Their audition is at CCM today, and I thought "what the hell? Let's try crashing!" I'm gonna be here all day anyways, right? So I got all dressed in my suit, warmed my voice up just right, and went to a computer lab to print off my materials.
The usual process for crashing an audition is to arrive with a filled-out application in hand, along with all your usual promo items (resume, headshot, audition rep list). You sit outside THE CHAMBER and wait for someone to no-show. Then you take their time slot, and sing the shit out of it.
In looking at the Tanglewood application however, I realized that this was not an audition I would be doing today. They want every singer to bring a complete repertoire list to their audition, with a special emphasis on song. Asterisks for the pieces you've performed. You must also bring a letter of reference from a non-teacher. And then your usual materials on top of that.
And you know, that's just not going to happen. I don't want to begin to think about the songs I've learned - I've given annual concerts since 2002, remember - and honestly, if the program has that much emphasis on art song... it probably isn't for me. There really isn't a very large repertoire of art songs written for specialty voice types like a low bass. What's more - and here I brace myself for the onslaught of rebukes - I just don't like art song that much.
Art song always feels somehow unsatisfying to me. To have a piece of music void of a larger dramatic movement just doesn't thrill me the same way. The scale of that kind of singing is also no fun for me, especially the way they are sung nowadays. One is expected to scale down one's voice, to perform dynamics that would never carry across a proscenium, and to cherish each little note with a caressing touch. It's not that any of this is impossible for me (though the ranges tend to be challenging, certainly)... it really is that it's fundamentally unsatisfying to whatever it is that moves me to love my music.
I like a plot and theme that moves explicitly in the music. I like singing about concrete things. I like singing when the stakes are high for a character, and the music is moving the drama somewhere. With individual exceptions, art song generally doesn't do these things.

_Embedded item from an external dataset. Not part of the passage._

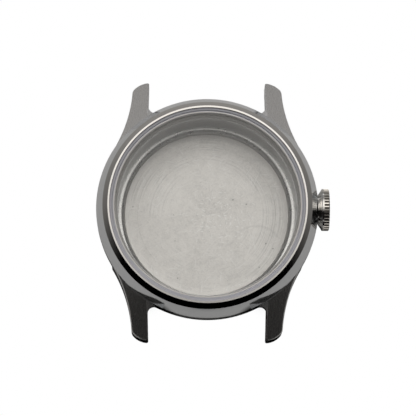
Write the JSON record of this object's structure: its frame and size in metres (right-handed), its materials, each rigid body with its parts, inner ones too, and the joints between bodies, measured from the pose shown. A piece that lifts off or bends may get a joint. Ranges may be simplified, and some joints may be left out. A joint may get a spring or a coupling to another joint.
{
  "type": "empty wristwatch case",
  "caption": "Empty round steel wristwatch case with four lugs, narrow polished bezel, clear flat crystal, fluted crown and push-fit back.",
  "frame": {"origin": "centre of the case back's resting face, on the axis of the case", "axes": "+Z out through the crystal, +Y to 12 o'clock, +X to the crown at 3 o'clock"},
  "size_m": [0.04, 0.0448, 0.0124],
  "materials": {
    "satin_steel": "brushed lug tops and polished shoulder",
    "polished_steel": "mirror polished",
    "turned_steel": "fine turned",
    "back_steel": "turned inside, lightly scratched",
    "crown_steel": "polished",
    "tube_steel": "plain turned",
    "crystal_glass": "clear, polished",
    "crystal_seal": "smooth translucent nylon",
    "white_nylon": "smooth",
    "black_rubber": "smooth"
  },
  "bodies": {
    "case": {"mid_case": "satin_steel", "bezel": "polished_steel", "bezel_gasket": "white_nylon", "rehaut_ring": "turned_steel", "crystal": "crystal_glass", "crystal_gasket": "crystal_seal", "crown_tube": "tube_steel"},
    "back": {"case_back": "back_steel", "case_back_gasket": "black_rubber"},
    "crown_seal": {"crown_gasket": "black_rubber", "crown_washer": "tube_steel"},
    "crown": {"crown": "crown_steel"}
  },
  "joints": [
    {"name": "case_back_off", "type": "slide", "parent": "case", "child": "back", "axis": [0, 0, -1], "range_m": [0, 0.015]},
    {"name": "crown_pull", "type": "slide", "parent": "case", "child": "crown_seal", "axis": [1, 0, 0], "range_m": [0, 0.0008]},
    {"name": "crown_turn", "type": "hinge", "parent": "crown_seal", "child": "crown", "pos_m": [0.0206, 0, 0.0063], "axis": [1, 0, 0], "continuous": true}
  ]
}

I should mention that there are definite exceptions. One is permitted operatic-scale dynamics on certain individual songs, or in particular cycles. I get a reasonable facsimile of the drama I enjoy when a piece of music intersects with my own life. For example, Poulenc's "Ponts de Cé" is a piece with great personal meaning to me, and I love singing it. Or more obviously, individual pieces of great Romantic cycles that have a connection to my personal love life. (can we say "Ich Grolle Nicht"?) But these exceptions form only a small handful of the larger song repertory.

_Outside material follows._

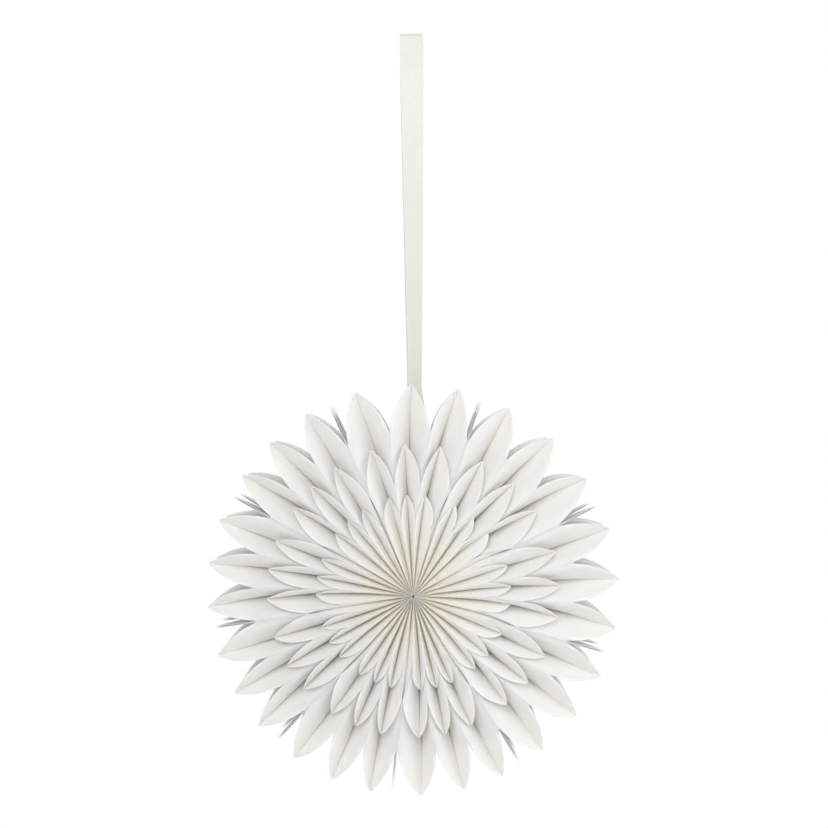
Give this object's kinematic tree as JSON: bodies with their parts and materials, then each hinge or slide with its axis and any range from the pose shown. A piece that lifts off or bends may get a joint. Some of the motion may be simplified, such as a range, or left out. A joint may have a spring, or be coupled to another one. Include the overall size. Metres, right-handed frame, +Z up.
{
  "type": "paper advent star",
  "caption": "Hanging star of folded white paper: three tiers of pointed, creased petals around one centre, front and back, on a flat cloth ribbon loop.",
  "frame": {"origin": "top of the ribbon's loop, where it hangs from a hook or nail", "axes": "+Z up, -Y out of the star's front, +X to the right as seen from the front; the star's own axis runs along Y"},
  "size_m": [0.2994, 0.132, 0.56],
  "materials": {
    "paper": "matt uncoated white paper",
    "ribbon": "off-white woven cotton tape"
  },
  "bodies": {
    "root": {"petal_01": "paper", "petal_02": "paper", "petal_03": "paper", "petal_04": "paper", "petal_05": "paper", "petal_06": "paper", "petal_07": "paper", "petal_08": "paper", "petal_09": "paper", "petal_10": "paper", "petal_11": "paper", "petal_12": "paper", "petal_13": "paper", "petal_14": "paper", "petal_15": "paper", "petal_16": "paper", "petal_17": "paper", "petal_18": "paper", "petal_19": "paper", "petal_20": "paper", "petal_21": "paper", "petal_22": "paper", "petal_23": "paper", "petal_24": "paper", "petal_25": "paper", "petal_26": "paper", "petal_27": "paper", "end_leaves_01": "paper", "end_leaves_02": "paper", "end_leaves_03": "paper", "end_leaves_04": "paper", "end_leaves_05": "paper", "end_leaves_06": "paper", "end_leaves_07": "paper", "end_leaves_08": "paper", "end_leaves_09": "paper", "hanging_ribbon": "ribbon"}
  },
  "joints": []
}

I sing arias and oratorio whenever I can. I sing art song whenever I have to. I feel like a bad musician saying this, but the truth is that art song just isn't to my taste.
OK, now go ahead and torch me.

Thu, 2006-11-30 10:58
you like what you like, kid. I have a feeling that you don't like art song not because you dont' like artsong, but because it doesn't seem to like you as much as arias do. It's not completely out in left field.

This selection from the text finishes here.